▶ Exercise aim: Reply with one number: how many lines contain the word "this".

▶ Provided entries:
▼▼▼
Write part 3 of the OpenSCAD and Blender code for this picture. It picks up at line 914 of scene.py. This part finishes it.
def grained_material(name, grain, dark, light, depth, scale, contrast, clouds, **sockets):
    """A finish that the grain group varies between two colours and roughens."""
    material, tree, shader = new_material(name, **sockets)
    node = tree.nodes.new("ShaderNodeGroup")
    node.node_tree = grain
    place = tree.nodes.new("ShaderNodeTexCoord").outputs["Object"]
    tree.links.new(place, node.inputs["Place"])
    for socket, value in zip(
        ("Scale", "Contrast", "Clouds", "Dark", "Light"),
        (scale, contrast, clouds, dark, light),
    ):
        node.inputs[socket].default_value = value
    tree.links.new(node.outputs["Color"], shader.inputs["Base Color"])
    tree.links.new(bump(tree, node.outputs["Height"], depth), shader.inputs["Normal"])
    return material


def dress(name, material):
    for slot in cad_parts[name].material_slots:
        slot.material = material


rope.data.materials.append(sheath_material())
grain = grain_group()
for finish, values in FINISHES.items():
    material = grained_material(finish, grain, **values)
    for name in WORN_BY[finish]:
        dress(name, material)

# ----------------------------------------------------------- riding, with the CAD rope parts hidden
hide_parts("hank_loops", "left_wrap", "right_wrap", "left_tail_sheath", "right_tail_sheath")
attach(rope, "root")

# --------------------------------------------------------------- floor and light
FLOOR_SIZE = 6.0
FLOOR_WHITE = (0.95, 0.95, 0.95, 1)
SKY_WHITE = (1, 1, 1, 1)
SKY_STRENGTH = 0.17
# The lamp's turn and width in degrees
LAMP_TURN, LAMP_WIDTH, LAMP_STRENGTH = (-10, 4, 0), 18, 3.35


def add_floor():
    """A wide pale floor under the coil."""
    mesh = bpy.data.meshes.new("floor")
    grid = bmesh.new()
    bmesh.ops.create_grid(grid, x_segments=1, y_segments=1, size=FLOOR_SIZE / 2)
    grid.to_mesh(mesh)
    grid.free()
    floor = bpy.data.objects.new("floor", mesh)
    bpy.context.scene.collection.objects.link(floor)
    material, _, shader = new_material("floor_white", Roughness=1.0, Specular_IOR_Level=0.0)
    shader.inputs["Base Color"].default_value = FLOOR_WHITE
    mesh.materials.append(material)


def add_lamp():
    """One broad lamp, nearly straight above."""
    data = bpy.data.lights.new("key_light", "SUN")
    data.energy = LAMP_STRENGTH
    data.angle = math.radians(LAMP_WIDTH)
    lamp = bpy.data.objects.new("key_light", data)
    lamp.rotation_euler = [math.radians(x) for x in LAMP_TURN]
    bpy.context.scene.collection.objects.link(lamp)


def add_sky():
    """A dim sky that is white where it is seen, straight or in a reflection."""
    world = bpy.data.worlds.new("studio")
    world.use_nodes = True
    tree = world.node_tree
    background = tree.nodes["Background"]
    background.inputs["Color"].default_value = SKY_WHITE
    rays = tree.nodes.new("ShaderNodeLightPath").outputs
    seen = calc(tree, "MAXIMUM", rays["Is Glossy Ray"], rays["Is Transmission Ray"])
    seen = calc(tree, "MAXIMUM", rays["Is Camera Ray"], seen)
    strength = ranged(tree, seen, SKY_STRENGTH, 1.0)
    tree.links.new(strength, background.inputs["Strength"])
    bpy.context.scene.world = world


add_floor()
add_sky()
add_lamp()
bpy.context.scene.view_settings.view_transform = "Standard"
▲▲▲
▼▼▼
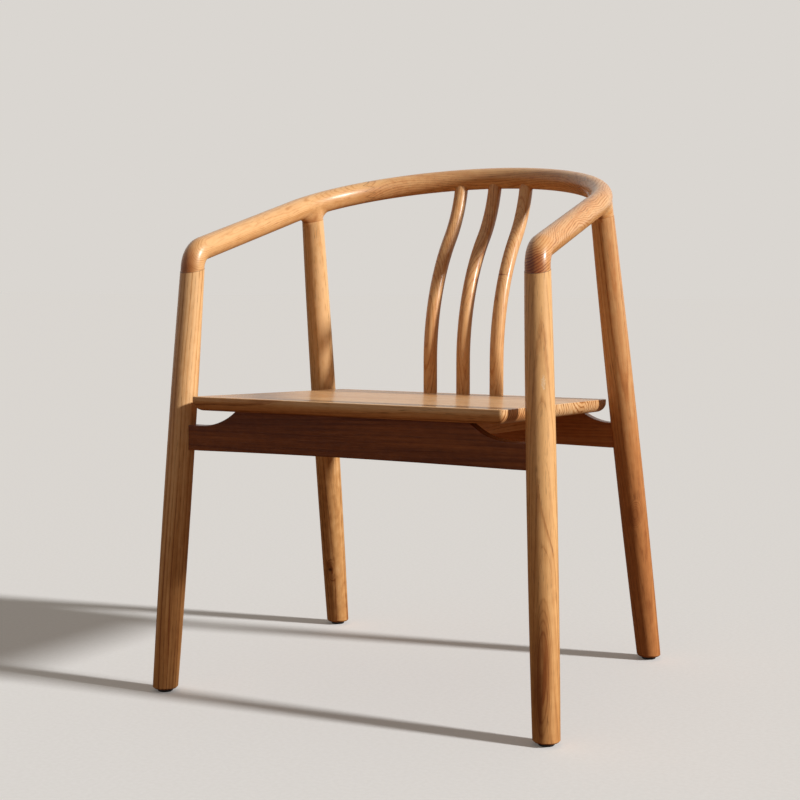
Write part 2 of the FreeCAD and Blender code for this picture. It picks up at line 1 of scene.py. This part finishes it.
▲▲▲
▼▼▼
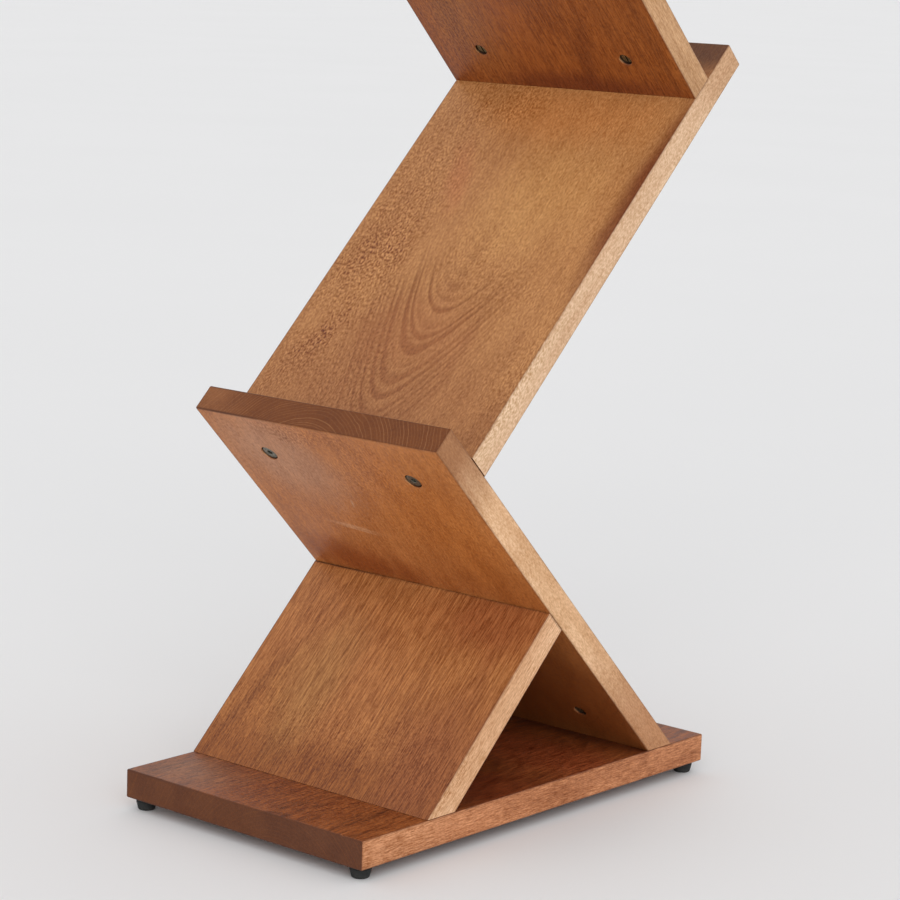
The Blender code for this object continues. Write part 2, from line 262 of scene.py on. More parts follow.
▲▲▲
▶ Completed exercise: 3